Berthe Morisot (1841-1895) painted what she experienced on a daily basis.
Most of her paintings include domestic scenes of family, children, ladies, and flowers, depicting what women's life was like in the late nineteenth century.
Instead of portraying the public space and society, Morisot preferred private, intimate scenes.
This reflects the cultural restrictions of her class and gender at that time.

Like her fellow Impressionist Mary Cassatt, she focused on domestic life and portraits in which she could use family and personal friends as models, including her daughter Julie and sister Edma.
The stenographic presentation of her daily life conveys a strong hope to stop the fleeting passage of time.

By portraying flowers, she used metaphors to celebrate womanhood.
Prior to the 1860s, Morisot painted subjects in line with the Barbizon school before turning to scenes of contemporary femininity.

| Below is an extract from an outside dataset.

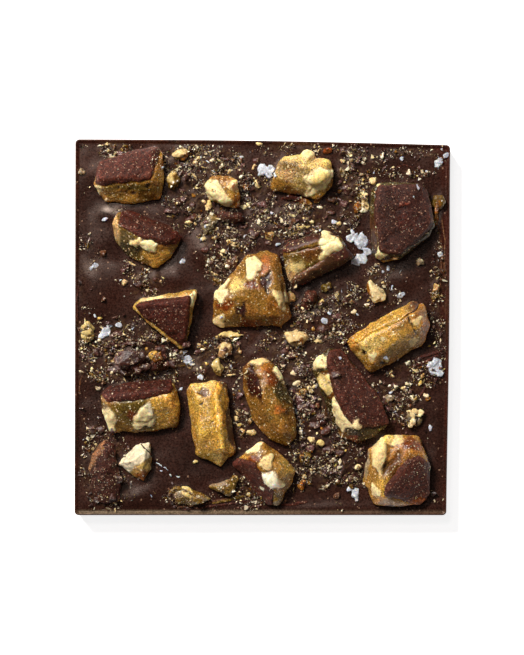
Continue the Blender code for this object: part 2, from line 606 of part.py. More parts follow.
def make_slab(materials):
    slab = add_object("slab", slab_solid(), materials["chocolate"])
    standing = [shape["rim"] for shape in (*CHUNKS.values(), *LUMPS.values())]
    floor = SLAB_HEIGHT - SINK - GAP
    sockets = []
    for rim in standing:
        outline = grown_outline(base_outline(rim), GAP)
        sockets.append(add_object("socket", prism(outline, floor, SLAB_HEIGHT + 1), materials["chocolate"]))
    for sizes in NUTS.values():
        x, y, z, length, width, thickness, turn = sizes
        dimple = ball(x, y, z, length + 2 * GAP, width + 2 * GAP, thickness + 2 * GAP, turn, NUT_DETAIL)
        sockets.append(add_object("socket", dimple, materials["chocolate"]))
    fuse(slab, sockets, "DIFFERENCE")
    footprints = [convex_outline(rim) for rim in standing]
    for x, y, _, length, width, thickness, turn in NUTS.values():
        footprints.append(oval_outline(x, y, length, width, thickness, turn))
    knobs = [knob for shape in CHUNKS.values() for knob in shape.get("knobs", ())]
    footprints += [oval_outline(*knob) for knob in knobs]
    toppings = [add_object("crumb", crumb, materials["chocolate"]) for crumb in scatter_crumbs(footprints)]
    for flake in FLAKES:
        toppings.append(add_object("flake", flake_solid(*flake), materials["chocolate"]))
    fuse(slab, toppings, "UNION")


def main():
    clear_scene()
    materials = make_materials()
    make_slab(materials)
    for number, (name, shape) in enumerate(CHUNKS.items()):
        make_chunk(name, shape, 3.7 * number, materials)
    for number, (name, shape) in enumerate(LUMPS.items()):
        make_lump(name, shape, 50 + 3.7 * number, materials)
    for number, (name, sizes) in enumerate(NUTS.items()):
        make_nut(name, sizes, 90 + 3.7 * number, materials)


main()
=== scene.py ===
"""The looks of a square dark chocolate slab with broken walnut toffee, crumbs, shavings and salt.

Tables hold millimetres: x to the photograph's right and y to its top, from the slab's middle.
Heights are from the slab's underside. Meshes are in metres.
"""
import math

import bmesh
import bpy
import numpy as np
from mathutils import Matrix, Vector
from mathutils.bvhtree import BVHTree


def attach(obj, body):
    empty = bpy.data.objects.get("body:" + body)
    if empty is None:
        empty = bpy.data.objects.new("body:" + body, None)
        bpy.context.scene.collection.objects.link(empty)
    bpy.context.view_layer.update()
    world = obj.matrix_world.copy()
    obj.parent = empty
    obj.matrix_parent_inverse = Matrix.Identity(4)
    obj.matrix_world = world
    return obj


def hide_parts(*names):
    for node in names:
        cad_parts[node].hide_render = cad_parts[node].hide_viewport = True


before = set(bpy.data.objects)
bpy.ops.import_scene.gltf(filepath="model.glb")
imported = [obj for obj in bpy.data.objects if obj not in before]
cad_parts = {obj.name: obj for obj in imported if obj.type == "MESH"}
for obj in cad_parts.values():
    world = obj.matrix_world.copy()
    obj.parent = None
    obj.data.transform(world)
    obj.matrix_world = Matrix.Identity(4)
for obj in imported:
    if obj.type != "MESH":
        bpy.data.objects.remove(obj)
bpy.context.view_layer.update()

MM = 0.001

# Slab, as in the frame
SLAB_CORNERS = ((-50.25, -50.25), (49.15, -50.25), (50.2, 48.7), (-50.03, 50.25))
SLAB_SIDE = 100
TOP_BOW = 0.38
RIGHT_BOW = 0.27
SLAB_TOP = 7.5
CORNER_RADIUS = 1.1

# The slab's mesh: even steps over its middle, and steps in from each edge
SLAB_STEPS = 240
EDGE_STEPS = (0.0, 0.12, 0.25, 0.38, 0.52, 0.68, 0.86, 1.06, 1.3)

# The slab's lip: how far in from the edge, and how high above the top there
LIP_REACH = (0, 0.1, 0.27, 0.54, 0.75, 0.95)
LIP_RISE = (0.2, 0.42, 0.6, 0.5, 0.16, 0.0)

# The slab's sides: the height of each ring, and how far it is drawn in. A point this far from the
# slab's middle is on a side.
WALL_RINGS = ((6.6, 0.0), (5.2, 0.03), (3.6, 0.0), (2.0, 0.03),
              (0.9, 0.0), (0.4, 0.0), (0.12, 0.14), (0.0, 0.4))
SIDE_DISTANCE = 46

# How high the chocolate rises beside a piece, and how far from it
FOOT_RISE = 0.08
FOOT_REACH = 0.6

# The grey painted reflection of light on the rounded lip along the lower edge: from and to how far down
# the picture, over what width it fades, and the height that it stays above
PAINTED_REFLECTION_START = -48.6
PAINTED_REFLECTION_END = -50.3
PAINTED_REFLECTION_FADE = 0.7
PAINTED_REFLECTION_LEVEL = 7

# The size of the faces, and how far each kind of piece grows beyond its node
CHUNK_VOXEL = 0.32
COAT_VOXEL = 0.29
NUT_VOXEL = 0.20
CAP_VOXEL = 0.34
BIT_VOXEL = 0.23
SALT_VOXEL = 0.17
CHUNK_GROWTH = 0.22
COAT_GROWTH = 0.25
SEAM_GROWTH = 0.32
NUT_GROWTH = 0.1
BIT_GROWTH = 0.05

# By slot: how often a mesh is smoothed, how much lighter its edges are, and how much painted shade darkens
# its hollows
SMOOTHING = {"toffee": 6, "coat": 4, "walnut": 2}
PALE_EDGES_AND_PAINTED_SHADE = {"toffee": 0.5, "coat": 0.65, "walnut": 0.3}
LUMP_PALE_EDGES_AND_PAINTED_SHADE = 0.4
SALT_PALE_EDGES_AND_PAINTED_SHADE = 0.3

# A point is on an edge where it stands out this far from where so much smoothing would put it
FULL_BULGE = 0.16
BULGE_PASSES = 6

# How far colours and outlines stray sideways
SPOT_STRAY = 0.32
OUTLINE_STRAY = 0.28
COAT_RAGGED = 0.12
LUMP_RAGGED = 0.5
WALNUT_RAGGED = 0.1
NUT_RAGGED = 0.6
SALT_RAGGED = 0.24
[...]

Paintings like The Cradle (1872), in which she depicted current trends for nursery furniture, reflect her sensitivity to fashion and advertising, both of which would have been apparent to her female audience.
Her works also include landscapes, garden settings, boating scenes, and themes of boredom or ennui.
Later in her career Morisot worked with more ambitious themes, such as nudes.
In her late works, she often referred to the past to recall a memory from her earlier life and youth, and her departed companions.